By the 1920s, folklorists and cultural anthropologists had largely abandoned the notion of survivals, as Franz Boas’s theory of cultural relativism replaced earlier racist and ethnocentric ideas and as fieldwork increasingly became a component of research methodology. Yet survivalist paradigms had left their mark on the arts, literature, and popular consciousness, influencing the ideologies of new metaphysical and occult societies. Revival Witchcraft, the largest component of Neo-Paganism, emerged from this confluence of ideas. English historian Ronald Hutton has traced its development to the unique mix of English Romanticism, nationalism, and literary and anthropological theory that was the crucible of a number of occult societies in the late nineteenth century (Hutton, 1999).

Neo-Paganism and revival Witchcraft have been studied from a number of different perspectives. There is a large and growing literature on the movement. Among the most important works to date are Margot Adler’s sweeping survey of Neo-Paganism and Witchcraft in the United States, Drawing Down the Moon (1986); Tanya M. Luhrmann’s Persuasions of the Witches’ Craft (1989), a study of a London coven; Loretta Orion’s Never Again the Burning Times (1995), a wide-ranging work using qualitative and quantitative methods with a specific focus on East Coast and Midwestern American Neo-Pagan communities; and Helen Berger’s A Community of Witches (1999), a sociological study of an East Coast Neo-Pagan community. Two recent, substantial studies are Sarah Pike’s Earthly Bodies, Magical Selves (2001), an in-depth examination of Neo-Pagan festivals and their role in the creation of both individual and group identities; and Jone Salomonsen’s Enchanted Feminism (2002), an ethnographic and theological analysis of Reclaiming Witchcraft, an eco-feminist tradition based on the writings of Starhawk, one of the best-known Witches in the United States.
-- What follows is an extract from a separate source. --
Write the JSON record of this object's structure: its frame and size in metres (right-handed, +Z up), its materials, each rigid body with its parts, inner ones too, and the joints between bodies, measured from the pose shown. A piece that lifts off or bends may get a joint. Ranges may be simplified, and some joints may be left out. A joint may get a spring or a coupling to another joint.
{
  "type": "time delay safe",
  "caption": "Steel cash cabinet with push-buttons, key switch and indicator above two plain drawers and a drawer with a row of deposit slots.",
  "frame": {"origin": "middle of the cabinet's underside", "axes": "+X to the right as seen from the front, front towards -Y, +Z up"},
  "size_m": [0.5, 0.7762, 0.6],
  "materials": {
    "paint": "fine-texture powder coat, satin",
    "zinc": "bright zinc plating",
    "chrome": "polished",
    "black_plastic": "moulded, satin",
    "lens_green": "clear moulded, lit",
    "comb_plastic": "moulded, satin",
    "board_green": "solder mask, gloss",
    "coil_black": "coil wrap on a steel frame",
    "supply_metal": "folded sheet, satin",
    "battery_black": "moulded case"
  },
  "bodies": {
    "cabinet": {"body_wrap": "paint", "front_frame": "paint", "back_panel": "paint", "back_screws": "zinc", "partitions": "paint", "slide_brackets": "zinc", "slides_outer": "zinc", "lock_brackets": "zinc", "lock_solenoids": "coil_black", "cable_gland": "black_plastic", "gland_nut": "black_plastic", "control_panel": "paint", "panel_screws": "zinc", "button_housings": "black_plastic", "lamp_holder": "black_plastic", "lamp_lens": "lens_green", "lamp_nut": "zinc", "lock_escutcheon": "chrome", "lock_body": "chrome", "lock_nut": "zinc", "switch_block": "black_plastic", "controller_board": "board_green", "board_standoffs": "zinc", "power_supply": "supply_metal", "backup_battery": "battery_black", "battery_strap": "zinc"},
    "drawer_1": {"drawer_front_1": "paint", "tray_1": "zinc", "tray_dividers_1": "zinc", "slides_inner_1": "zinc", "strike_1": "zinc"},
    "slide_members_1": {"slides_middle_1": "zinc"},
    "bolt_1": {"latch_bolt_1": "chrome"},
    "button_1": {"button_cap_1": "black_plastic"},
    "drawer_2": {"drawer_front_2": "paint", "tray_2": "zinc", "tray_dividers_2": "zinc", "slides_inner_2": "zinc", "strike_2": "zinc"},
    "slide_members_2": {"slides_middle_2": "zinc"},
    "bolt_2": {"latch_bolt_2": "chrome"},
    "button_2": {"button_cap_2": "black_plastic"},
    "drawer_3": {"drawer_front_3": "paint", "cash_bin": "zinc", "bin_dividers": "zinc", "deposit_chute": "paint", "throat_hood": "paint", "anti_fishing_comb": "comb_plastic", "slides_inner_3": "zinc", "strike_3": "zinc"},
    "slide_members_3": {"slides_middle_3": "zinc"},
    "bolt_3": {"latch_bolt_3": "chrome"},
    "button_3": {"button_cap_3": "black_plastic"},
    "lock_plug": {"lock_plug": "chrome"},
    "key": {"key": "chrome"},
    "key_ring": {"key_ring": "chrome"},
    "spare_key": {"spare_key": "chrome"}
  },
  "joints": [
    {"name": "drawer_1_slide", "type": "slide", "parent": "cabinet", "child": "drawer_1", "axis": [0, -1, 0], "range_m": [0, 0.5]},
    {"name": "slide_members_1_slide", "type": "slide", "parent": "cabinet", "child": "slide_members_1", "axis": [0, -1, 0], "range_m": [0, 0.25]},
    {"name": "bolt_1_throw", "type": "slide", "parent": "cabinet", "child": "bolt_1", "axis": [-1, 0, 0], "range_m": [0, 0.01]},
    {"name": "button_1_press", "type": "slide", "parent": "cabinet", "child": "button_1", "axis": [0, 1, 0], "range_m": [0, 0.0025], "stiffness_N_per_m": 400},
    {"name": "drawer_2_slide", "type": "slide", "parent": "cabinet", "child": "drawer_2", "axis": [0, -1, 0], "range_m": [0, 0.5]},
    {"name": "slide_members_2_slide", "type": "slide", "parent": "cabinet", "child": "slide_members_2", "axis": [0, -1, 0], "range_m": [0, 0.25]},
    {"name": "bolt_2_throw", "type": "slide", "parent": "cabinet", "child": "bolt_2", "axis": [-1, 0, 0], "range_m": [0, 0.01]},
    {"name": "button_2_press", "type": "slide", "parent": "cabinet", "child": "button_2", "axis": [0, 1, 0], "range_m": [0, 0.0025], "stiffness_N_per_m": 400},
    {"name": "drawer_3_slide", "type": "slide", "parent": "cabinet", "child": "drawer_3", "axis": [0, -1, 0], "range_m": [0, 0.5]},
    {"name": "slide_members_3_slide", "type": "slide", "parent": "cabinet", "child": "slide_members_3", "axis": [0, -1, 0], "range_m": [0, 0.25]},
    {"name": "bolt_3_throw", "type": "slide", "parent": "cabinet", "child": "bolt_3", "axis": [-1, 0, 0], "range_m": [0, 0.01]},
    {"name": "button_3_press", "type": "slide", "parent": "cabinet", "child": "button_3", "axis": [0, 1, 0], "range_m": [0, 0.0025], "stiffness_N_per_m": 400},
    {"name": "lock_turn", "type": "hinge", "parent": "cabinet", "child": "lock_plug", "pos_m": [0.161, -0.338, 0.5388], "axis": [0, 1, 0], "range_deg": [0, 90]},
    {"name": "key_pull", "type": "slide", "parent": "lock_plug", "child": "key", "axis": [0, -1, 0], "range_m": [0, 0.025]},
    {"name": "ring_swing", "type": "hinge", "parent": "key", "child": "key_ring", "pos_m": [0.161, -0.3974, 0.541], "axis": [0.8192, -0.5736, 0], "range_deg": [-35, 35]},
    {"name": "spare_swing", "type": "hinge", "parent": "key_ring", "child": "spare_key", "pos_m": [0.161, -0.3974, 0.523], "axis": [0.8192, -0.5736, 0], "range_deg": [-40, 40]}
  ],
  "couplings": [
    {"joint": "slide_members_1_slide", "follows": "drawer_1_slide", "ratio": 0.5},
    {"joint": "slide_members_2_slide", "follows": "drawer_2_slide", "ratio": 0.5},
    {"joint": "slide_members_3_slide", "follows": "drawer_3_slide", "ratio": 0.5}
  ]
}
With the exception of Salomonsen’s work, all of these studies have focused primarily on Neo-Pagan groups on the East Coast and in the Midwest. While I also observed groups in the Midwest and upper South, my primary study site was in northern California, the seat of one of the largest, oldest, most influential, and most active Neo-Pagan communities in North America. Within North American Neo-Paganism, California occupies a special position because of its status as the source of much of the 1960s counterculture, a movement that helped popularize Neo-Paganism (as well as other New Religious movements) throughout North America and the rest of the world. California has been at the vanguard of cultural production on a number of fronts, from the film industry to the manufacture and distribution of electronic and technological components; historian Ronald Hutton argues that its importance in the early twenty-first-century global cultural scene can be compared to that of Athens in the fifth century B.C.E., Rome in the first century C.E., and Florence in the fifteenth.⁹ Many Neo-Pagans who began their careers in other parts of North America either passed through or wound up in California, in the San Francisco Bay Area. Currently, San Francisco is the headquarters of Reclaiming Witchcraft and its most famous spokesperson, Starhawk.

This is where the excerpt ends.